• **GOAL**: Give back the entire listing verbatim.

---

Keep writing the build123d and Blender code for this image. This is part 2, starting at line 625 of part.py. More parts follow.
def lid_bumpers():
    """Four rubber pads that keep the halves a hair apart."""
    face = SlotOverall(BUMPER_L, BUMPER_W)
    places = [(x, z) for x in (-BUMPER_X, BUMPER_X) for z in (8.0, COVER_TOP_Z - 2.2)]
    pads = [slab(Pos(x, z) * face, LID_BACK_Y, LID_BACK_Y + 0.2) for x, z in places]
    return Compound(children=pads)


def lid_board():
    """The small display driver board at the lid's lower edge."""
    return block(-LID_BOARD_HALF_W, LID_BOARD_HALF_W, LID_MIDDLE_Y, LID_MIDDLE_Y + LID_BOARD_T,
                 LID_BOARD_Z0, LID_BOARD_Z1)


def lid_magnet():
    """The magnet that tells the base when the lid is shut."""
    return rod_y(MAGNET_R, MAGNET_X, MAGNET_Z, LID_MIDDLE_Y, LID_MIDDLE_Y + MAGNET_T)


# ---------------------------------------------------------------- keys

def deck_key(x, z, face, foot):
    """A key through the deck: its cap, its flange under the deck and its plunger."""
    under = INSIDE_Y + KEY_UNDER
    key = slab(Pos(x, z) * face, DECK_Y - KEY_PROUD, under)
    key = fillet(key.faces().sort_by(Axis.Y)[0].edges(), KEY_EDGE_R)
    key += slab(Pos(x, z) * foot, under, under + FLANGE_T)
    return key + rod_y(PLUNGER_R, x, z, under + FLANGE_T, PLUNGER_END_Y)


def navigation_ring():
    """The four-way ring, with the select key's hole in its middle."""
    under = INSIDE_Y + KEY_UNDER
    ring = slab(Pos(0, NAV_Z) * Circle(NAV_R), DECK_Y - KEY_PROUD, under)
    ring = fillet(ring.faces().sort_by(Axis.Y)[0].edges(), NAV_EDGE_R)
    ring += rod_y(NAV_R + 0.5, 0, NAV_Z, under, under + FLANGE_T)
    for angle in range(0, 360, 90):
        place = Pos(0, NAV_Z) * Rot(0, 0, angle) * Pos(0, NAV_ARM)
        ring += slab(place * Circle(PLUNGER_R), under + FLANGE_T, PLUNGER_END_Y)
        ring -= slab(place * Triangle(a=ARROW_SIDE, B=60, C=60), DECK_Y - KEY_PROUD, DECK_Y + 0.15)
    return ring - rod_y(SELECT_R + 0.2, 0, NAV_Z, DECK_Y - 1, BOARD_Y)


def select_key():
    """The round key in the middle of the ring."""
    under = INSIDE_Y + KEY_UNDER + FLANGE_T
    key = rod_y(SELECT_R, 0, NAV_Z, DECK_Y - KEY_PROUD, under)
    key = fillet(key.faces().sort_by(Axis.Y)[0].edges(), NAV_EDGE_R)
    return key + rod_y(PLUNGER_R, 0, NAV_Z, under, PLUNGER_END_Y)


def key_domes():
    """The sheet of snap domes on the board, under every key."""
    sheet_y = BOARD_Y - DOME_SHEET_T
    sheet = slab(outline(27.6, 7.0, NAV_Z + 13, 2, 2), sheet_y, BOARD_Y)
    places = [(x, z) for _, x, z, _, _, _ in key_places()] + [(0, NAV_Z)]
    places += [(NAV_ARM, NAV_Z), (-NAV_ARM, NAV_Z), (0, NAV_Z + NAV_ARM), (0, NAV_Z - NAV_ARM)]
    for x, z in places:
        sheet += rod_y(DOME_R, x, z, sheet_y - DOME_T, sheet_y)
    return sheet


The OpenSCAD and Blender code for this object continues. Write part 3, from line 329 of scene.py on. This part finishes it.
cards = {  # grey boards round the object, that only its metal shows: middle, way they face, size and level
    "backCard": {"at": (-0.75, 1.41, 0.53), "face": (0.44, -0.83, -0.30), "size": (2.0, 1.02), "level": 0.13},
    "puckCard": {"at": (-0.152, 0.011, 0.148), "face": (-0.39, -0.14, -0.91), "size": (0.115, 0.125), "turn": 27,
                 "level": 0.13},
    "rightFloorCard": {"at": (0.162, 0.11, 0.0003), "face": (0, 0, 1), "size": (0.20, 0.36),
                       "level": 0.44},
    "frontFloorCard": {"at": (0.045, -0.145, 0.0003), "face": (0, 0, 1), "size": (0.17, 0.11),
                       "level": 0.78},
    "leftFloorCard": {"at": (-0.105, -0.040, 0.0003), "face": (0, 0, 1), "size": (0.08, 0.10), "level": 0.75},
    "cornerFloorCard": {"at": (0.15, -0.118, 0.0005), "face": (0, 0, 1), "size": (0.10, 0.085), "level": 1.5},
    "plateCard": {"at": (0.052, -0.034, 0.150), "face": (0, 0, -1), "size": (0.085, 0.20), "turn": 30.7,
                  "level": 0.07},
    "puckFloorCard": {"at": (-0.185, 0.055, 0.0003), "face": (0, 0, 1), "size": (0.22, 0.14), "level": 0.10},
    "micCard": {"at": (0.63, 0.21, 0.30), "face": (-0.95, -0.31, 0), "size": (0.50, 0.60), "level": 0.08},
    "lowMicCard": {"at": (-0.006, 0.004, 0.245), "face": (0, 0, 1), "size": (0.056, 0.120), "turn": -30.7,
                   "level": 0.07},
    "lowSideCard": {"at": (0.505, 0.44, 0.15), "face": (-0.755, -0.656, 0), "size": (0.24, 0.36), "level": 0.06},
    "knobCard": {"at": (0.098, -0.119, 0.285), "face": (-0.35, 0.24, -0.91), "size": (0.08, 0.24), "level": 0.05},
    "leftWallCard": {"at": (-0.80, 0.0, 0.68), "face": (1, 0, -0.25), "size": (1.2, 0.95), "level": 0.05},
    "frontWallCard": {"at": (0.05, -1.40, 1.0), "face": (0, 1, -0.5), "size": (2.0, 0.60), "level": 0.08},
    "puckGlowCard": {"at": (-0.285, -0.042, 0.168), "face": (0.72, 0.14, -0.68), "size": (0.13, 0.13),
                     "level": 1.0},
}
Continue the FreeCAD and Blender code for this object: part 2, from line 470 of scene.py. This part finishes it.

---

• **RESPONSE TO THIS TASK**:
Keep writing the build123d and Blender code for this image. This is part 2, starting at line 625 of part.py. More parts follow.
def lid_bumpers():
    """Four rubber pads that keep the halves a hair apart."""
    face = SlotOverall(BUMPER_L, BUMPER_W)
    places = [(x, z) for x in (-BUMPER_X, BUMPER_X) for z in (8.0, COVER_TOP_Z - 2.2)]
    pads = [slab(Pos(x, z) * face, LID_BACK_Y, LID_BACK_Y + 0.2) for x, z in places]
    return Compound(children=pads)


def lid_board():
    """The small display driver board at the lid's lower edge."""
    return block(-LID_BOARD_HALF_W, LID_BOARD_HALF_W, LID_MIDDLE_Y, LID_MIDDLE_Y + LID_BOARD_T,
                 LID_BOARD_Z0, LID_BOARD_Z1)


def lid_magnet():
    """The magnet that tells the base when the lid is shut."""
    return rod_y(MAGNET_R, MAGNET_X, MAGNET_Z, LID_MIDDLE_Y, LID_MIDDLE_Y + MAGNET_T)


# ---------------------------------------------------------------- keys

def deck_key(x, z, face, foot):
    """A key through the deck: its cap, its flange under the deck and its plunger."""
    under = INSIDE_Y + KEY_UNDER
    key = slab(Pos(x, z) * face, DECK_Y - KEY_PROUD, under)
    key = fillet(key.faces().sort_by(Axis.Y)[0].edges(), KEY_EDGE_R)
    key += slab(Pos(x, z) * foot, under, under + FLANGE_T)
    return key + rod_y(PLUNGER_R, x, z, under + FLANGE_T, PLUNGER_END_Y)


def navigation_ring():
    """The four-way ring, with the select key's hole in its middle."""
    under = INSIDE_Y + KEY_UNDER
    ring = slab(Pos(0, NAV_Z) * Circle(NAV_R), DECK_Y - KEY_PROUD, under)
    ring = fillet(ring.faces().sort_by(Axis.Y)[0].edges(), NAV_EDGE_R)
    ring += rod_y(NAV_R + 0.5, 0, NAV_Z, under, under + FLANGE_T)
    for angle in range(0, 360, 90):
        place = Pos(0, NAV_Z) * Rot(0, 0, angle) * Pos(0, NAV_ARM)
        ring += slab(place * Circle(PLUNGER_R), under + FLANGE_T, PLUNGER_END_Y)
        ring -= slab(place * Triangle(a=ARROW_SIDE, B=60, C=60), DECK_Y - KEY_PROUD, DECK_Y + 0.15)
    return ring - rod_y(SELECT_R + 0.2, 0, NAV_Z, DECK_Y - 1, BOARD_Y)


def select_key():
    """The round key in the middle of the ring."""
    under = INSIDE_Y + KEY_UNDER + FLANGE_T
    key = rod_y(SELECT_R, 0, NAV_Z, DECK_Y - KEY_PROUD, under)
    key = fillet(key.faces().sort_by(Axis.Y)[0].edges(), NAV_EDGE_R)
    return key + rod_y(PLUNGER_R, 0, NAV_Z, under, PLUNGER_END_Y)


def key_domes():
    """The sheet of snap domes on the board, under every key."""
    sheet_y = BOARD_Y - DOME_SHEET_T
    sheet = slab(outline(27.6, 7.0, NAV_Z + 13, 2, 2), sheet_y, BOARD_Y)
    places = [(x, z) for _, x, z, _, _, _ in key_places()] + [(0, NAV_Z)]
    places += [(NAV_ARM, NAV_Z), (-NAV_ARM, NAV_Z), (0, NAV_Z + NAV_ARM), (0, NAV_Z - NAV_ARM)]
    for x, z in places:
        sheet += rod_y(DOME_R, x, z, sheet_y - DOME_T, sheet_y)
    return sheet


The OpenSCAD and Blender code for this object continues. Write part 3, from line 329 of scene.py on. This part finishes it.
cards = {  # grey boards round the object, that only its metal shows: middle, way they face, size and level
    "backCard": {"at": (-0.75, 1.41, 0.53), "face": (0.44, -0.83, -0.30), "size": (2.0, 1.02), "level": 0.13},
    "puckCard": {"at": (-0.152, 0.011, 0.148), "face": (-0.39, -0.14, -0.91), "size": (0.115, 0.125), "turn": 27,
                 "level": 0.13},
    "rightFloorCard": {"at": (0.162, 0.11, 0.0003), "face": (0, 0, 1), "size": (0.20, 0.36),
                       "level": 0.44},
    "frontFloorCard": {"at": (0.045, -0.145, 0.0003), "face": (0, 0, 1), "size": (0.17, 0.11),
                       "level": 0.78},
    "leftFloorCard": {"at": (-0.105, -0.040, 0.0003), "face": (0, 0, 1), "size": (0.08, 0.10), "level": 0.75},
    "cornerFloorCard": {"at": (0.15, -0.118, 0.0005), "face": (0, 0, 1), "size": (0.10, 0.085), "level": 1.5},
    "plateCard": {"at": (0.052, -0.034, 0.150), "face": (0, 0, -1), "size": (0.085, 0.20), "turn": 30.7,
                  "level": 0.07},
    "puckFloorCard": {"at": (-0.185, 0.055, 0.0003), "face": (0, 0, 1), "size": (0.22, 0.14), "level": 0.10},
    "micCard": {"at": (0.63, 0.21, 0.30), "face": (-0.95, -0.31, 0), "size": (0.50, 0.60), "level": 0.08},
    "lowMicCard": {"at": (-0.006, 0.004, 0.245), "face": (0, 0, 1), "size": (0.056, 0.120), "turn": -30.7,
                   "level": 0.07},
    "lowSideCard": {"at": (0.505, 0.44, 0.15), "face": (-0.755, -0.656, 0), "size": (0.24, 0.36), "level": 0.06},
    "knobCard": {"at": (0.098, -0.119, 0.285), "face": (-0.35, 0.24, -0.91), "size": (0.08, 0.24), "level": 0.05},
    "leftWallCard": {"at": (-0.80, 0.0, 0.68), "face": (1, 0, -0.25), "size": (1.2, 0.95), "level": 0.05},
    "frontWallCard": {"at": (0.05, -1.40, 1.0), "face": (0, 1, -0.5), "size": (2.0, 0.60), "level": 0.08},
    "puckGlowCard": {"at": (-0.285, -0.042, 0.168), "face": (0.72, 0.14, -0.68), "size": (0.13, 0.13),
                     "level": 1.0},
}
Continue the FreeCAD and Blender code for this object: part 2, from line 470 of scene.py. This part finishes it.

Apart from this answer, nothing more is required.